PROBLEM DETAILS>
What is to be transcribed is the run of lines opening with the one that has "nut.translate(Vector(0, 0, nut_length))" and closing with the one that has "obj.parent = empty", and only that run, exactly.

DATASET CONTENT>
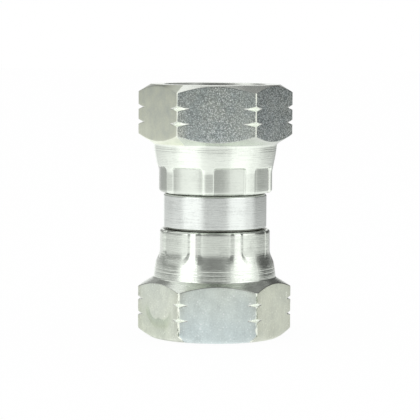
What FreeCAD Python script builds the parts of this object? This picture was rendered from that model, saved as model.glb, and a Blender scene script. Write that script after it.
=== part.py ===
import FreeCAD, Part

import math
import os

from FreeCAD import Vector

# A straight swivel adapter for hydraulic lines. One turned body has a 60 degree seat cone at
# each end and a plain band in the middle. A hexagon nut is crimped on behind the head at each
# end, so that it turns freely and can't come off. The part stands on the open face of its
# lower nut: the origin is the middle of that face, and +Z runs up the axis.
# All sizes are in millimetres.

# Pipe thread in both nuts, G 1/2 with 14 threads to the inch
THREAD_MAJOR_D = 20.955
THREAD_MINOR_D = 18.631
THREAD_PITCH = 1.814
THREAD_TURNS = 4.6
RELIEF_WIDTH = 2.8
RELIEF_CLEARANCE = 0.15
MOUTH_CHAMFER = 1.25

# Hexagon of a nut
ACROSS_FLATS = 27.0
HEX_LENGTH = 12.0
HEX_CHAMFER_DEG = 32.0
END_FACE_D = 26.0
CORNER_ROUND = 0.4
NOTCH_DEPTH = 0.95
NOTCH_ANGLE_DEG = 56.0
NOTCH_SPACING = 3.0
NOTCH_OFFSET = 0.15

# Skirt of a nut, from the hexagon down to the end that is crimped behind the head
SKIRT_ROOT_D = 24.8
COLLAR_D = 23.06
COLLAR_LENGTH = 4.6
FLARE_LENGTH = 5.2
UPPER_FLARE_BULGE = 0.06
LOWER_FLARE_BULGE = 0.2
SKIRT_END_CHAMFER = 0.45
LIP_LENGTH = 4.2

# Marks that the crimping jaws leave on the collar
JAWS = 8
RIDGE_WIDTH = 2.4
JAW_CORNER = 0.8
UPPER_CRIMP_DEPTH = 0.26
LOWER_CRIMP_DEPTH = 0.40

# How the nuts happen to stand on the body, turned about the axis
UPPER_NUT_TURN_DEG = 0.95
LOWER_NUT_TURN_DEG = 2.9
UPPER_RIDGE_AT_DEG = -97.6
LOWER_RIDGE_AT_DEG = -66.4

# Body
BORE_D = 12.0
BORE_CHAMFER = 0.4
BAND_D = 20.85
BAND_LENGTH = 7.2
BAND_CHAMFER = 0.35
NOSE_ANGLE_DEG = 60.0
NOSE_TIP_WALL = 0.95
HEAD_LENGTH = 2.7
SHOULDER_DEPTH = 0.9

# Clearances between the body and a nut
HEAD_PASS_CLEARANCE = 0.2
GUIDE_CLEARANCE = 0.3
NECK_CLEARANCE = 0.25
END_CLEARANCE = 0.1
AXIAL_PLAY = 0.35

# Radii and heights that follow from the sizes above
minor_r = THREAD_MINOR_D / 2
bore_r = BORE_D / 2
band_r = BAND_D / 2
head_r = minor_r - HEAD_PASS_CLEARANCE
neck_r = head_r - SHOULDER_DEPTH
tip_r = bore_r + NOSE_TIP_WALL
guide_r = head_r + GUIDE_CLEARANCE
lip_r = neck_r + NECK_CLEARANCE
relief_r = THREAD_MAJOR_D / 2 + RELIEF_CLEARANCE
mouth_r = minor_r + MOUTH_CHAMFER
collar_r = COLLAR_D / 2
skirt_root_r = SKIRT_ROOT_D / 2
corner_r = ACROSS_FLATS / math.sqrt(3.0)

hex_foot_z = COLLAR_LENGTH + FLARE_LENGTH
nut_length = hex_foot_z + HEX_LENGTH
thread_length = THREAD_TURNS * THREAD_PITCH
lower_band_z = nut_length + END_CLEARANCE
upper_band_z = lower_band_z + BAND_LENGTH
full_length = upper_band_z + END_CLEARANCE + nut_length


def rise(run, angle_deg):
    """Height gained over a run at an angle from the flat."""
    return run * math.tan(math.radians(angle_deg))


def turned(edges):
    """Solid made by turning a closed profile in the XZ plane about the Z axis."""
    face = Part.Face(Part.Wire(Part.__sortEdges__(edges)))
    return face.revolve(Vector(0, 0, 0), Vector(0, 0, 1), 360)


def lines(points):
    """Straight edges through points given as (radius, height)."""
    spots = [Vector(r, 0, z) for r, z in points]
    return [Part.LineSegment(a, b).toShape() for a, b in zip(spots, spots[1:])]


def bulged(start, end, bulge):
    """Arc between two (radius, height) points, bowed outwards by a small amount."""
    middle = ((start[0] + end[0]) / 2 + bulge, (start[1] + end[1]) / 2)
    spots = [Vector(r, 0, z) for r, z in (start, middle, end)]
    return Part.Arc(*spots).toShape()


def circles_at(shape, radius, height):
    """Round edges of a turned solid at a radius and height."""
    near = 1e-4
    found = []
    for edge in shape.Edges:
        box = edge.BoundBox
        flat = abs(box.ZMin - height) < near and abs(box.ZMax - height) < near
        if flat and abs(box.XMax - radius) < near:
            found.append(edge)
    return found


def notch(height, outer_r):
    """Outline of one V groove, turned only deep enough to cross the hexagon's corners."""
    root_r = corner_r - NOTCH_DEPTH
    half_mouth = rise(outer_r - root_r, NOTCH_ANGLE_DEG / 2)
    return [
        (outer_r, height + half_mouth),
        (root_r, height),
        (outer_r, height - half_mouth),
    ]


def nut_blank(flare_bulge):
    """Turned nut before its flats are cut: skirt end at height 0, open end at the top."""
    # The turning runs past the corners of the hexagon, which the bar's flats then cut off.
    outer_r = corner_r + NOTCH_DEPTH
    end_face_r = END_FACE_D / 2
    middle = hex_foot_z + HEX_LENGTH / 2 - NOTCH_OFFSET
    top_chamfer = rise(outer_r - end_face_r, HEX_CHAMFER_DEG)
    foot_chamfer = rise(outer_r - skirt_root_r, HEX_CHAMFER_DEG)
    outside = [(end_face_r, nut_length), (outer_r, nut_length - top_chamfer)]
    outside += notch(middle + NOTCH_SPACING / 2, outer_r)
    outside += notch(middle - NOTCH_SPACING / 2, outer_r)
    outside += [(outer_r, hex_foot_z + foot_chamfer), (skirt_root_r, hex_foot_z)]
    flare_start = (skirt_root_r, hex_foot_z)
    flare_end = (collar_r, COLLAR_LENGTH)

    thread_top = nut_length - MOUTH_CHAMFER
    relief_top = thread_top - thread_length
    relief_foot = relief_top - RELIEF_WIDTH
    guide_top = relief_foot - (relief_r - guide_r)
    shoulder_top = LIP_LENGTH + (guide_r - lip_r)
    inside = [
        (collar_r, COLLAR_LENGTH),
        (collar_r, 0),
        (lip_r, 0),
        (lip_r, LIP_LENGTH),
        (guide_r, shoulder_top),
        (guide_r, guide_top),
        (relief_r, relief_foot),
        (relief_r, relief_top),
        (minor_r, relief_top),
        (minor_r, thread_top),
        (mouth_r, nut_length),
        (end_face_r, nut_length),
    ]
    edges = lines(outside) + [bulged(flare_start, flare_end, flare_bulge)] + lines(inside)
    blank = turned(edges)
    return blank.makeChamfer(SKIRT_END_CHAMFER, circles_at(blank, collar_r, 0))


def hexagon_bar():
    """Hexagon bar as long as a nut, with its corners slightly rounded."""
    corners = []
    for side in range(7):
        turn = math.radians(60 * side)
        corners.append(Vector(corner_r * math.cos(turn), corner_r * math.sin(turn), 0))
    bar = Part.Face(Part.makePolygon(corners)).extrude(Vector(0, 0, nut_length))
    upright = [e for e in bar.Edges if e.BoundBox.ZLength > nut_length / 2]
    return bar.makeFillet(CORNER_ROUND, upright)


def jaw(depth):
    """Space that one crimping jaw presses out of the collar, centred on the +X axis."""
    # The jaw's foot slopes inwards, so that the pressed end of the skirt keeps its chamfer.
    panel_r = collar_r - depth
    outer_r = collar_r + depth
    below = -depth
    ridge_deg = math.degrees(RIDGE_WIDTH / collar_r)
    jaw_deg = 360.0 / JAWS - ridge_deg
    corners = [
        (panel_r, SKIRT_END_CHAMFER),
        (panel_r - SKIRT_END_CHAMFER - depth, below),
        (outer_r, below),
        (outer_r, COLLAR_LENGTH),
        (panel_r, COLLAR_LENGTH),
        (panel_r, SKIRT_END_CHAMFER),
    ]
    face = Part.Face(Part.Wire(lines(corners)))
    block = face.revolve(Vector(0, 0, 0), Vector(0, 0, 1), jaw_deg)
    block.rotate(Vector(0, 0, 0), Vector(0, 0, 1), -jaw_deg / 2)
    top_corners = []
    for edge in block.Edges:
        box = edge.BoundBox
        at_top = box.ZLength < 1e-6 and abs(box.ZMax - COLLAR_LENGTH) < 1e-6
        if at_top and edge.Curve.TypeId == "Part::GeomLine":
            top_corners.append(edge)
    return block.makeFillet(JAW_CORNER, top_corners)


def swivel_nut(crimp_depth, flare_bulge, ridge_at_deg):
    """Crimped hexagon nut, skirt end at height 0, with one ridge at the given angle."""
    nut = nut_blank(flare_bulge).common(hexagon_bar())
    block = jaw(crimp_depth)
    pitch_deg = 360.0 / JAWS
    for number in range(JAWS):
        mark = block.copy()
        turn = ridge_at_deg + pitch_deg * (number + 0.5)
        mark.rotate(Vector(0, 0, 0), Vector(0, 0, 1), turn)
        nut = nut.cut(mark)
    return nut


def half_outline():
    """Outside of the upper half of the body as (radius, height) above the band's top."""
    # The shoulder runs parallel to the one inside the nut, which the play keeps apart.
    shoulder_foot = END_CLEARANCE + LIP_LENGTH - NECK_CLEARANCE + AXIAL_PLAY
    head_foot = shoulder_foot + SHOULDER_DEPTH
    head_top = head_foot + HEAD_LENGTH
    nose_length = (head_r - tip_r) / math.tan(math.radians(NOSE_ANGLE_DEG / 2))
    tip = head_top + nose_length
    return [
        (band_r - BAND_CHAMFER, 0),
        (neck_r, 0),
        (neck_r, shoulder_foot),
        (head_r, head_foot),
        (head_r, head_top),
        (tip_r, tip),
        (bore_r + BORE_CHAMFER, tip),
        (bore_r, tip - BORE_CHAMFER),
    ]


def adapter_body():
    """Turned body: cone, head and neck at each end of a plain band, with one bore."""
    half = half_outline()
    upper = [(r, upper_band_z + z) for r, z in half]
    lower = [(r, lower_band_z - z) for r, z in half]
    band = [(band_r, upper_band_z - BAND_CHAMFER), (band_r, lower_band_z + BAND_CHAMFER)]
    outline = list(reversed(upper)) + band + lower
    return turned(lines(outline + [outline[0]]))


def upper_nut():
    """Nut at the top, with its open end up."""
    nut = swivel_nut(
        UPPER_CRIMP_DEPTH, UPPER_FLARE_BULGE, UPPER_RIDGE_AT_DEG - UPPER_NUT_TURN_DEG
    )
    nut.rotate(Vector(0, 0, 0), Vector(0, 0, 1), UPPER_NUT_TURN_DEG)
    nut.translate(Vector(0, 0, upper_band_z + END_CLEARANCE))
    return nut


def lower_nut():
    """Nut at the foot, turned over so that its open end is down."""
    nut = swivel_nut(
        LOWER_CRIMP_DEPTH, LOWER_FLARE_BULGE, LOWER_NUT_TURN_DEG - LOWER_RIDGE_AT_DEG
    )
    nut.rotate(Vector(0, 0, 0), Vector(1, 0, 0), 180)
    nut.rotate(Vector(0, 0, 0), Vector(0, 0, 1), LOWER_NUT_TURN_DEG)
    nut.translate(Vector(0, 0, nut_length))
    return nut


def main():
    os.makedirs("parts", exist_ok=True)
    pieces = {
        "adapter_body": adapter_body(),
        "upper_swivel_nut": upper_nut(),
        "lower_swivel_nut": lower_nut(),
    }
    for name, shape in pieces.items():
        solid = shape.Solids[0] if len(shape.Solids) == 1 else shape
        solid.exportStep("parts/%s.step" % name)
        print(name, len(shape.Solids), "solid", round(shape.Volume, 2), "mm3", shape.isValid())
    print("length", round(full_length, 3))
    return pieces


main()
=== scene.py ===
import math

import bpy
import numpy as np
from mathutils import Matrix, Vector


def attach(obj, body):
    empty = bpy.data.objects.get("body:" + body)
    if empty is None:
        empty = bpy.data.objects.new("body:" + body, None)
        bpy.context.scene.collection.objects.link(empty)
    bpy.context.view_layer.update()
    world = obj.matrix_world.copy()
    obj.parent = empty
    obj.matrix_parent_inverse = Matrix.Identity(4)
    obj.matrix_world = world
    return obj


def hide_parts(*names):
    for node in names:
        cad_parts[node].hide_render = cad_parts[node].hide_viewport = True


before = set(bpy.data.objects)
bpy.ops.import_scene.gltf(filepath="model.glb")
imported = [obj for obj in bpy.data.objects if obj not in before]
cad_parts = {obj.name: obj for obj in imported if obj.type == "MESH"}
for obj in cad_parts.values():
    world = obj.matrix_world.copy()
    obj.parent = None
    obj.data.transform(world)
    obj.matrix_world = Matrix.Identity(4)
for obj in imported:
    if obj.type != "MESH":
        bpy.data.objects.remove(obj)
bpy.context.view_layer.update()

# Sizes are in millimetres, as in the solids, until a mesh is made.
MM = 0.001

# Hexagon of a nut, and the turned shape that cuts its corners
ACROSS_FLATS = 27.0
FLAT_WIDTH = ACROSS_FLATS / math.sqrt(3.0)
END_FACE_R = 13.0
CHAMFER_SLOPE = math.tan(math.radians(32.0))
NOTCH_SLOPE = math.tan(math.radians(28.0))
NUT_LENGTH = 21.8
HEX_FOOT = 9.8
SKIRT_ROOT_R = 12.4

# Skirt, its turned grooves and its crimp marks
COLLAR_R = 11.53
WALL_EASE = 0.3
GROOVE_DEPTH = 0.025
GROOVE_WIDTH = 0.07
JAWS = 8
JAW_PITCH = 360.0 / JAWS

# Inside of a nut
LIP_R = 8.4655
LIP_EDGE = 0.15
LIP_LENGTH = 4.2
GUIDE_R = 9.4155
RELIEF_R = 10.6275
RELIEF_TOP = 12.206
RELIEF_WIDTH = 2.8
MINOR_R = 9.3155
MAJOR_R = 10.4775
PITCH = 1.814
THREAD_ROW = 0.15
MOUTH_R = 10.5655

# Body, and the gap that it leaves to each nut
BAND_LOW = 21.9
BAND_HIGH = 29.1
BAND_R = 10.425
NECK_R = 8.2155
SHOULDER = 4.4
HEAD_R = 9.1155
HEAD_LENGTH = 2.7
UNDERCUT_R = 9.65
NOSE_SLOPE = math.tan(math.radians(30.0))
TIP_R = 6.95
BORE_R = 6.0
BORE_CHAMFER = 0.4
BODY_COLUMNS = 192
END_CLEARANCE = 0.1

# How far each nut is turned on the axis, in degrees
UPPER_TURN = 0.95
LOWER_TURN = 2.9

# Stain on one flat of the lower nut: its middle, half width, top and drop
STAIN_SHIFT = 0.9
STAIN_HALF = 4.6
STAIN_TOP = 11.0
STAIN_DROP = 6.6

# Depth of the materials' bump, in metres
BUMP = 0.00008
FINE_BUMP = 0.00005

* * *

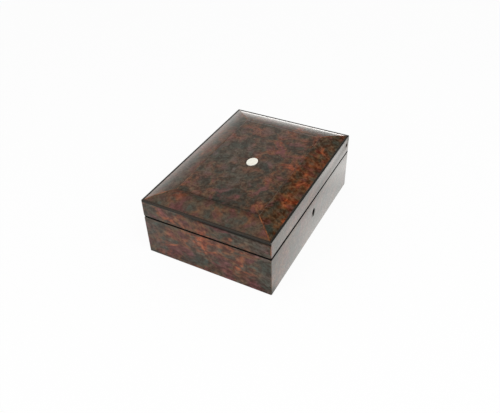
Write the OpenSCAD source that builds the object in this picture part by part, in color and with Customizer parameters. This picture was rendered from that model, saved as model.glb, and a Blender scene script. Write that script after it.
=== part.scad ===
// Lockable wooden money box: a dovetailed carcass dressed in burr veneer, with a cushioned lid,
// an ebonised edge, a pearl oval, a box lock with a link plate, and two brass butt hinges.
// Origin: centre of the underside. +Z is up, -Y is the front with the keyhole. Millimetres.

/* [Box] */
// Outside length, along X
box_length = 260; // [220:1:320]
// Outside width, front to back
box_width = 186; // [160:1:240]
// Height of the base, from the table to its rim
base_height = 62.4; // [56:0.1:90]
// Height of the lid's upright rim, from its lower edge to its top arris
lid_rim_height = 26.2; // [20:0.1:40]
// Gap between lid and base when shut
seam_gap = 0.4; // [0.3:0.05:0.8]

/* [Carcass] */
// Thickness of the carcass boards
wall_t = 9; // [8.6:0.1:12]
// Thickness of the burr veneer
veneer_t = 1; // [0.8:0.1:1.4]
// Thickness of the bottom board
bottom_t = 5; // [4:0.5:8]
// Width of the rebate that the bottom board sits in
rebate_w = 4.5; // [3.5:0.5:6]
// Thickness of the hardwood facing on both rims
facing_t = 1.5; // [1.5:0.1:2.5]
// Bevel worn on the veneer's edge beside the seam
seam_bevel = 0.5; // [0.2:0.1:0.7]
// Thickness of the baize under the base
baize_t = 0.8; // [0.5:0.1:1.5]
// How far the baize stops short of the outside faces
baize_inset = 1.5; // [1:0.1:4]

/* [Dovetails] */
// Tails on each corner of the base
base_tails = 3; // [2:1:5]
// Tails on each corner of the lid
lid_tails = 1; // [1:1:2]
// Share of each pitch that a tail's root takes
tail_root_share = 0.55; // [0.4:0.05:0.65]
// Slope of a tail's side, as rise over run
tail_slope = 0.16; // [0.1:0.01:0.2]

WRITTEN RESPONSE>
    nut.translate(Vector(0, 0, nut_length))
    return nut


def main():
    os.makedirs("parts", exist_ok=True)
    pieces = {
        "adapter_body": adapter_body(),
        "upper_swivel_nut": upper_nut(),
        "lower_swivel_nut": lower_nut(),
    }
    for name, shape in pieces.items():
        solid = shape.Solids[0] if len(shape.Solids) == 1 else shape
        solid.exportStep("parts/%s.step" % name)
        print(name, len(shape.Solids), "solid", round(shape.Volume, 2), "mm3", shape.isValid())
    print("length", round(full_length, 3))
    return pieces


main()
=== scene.py ===
import math

import bpy
import numpy as np
from mathutils import Matrix, Vector


def attach(obj, body):
    empty = bpy.data.objects.get("body:" + body)
    if empty is None:
        empty = bpy.data.objects.new("body:" + body, None)
        bpy.context.scene.collection.objects.link(empty)
    bpy.context.view_layer.update()
    world = obj.matrix_world.copy()
    obj.parent = empty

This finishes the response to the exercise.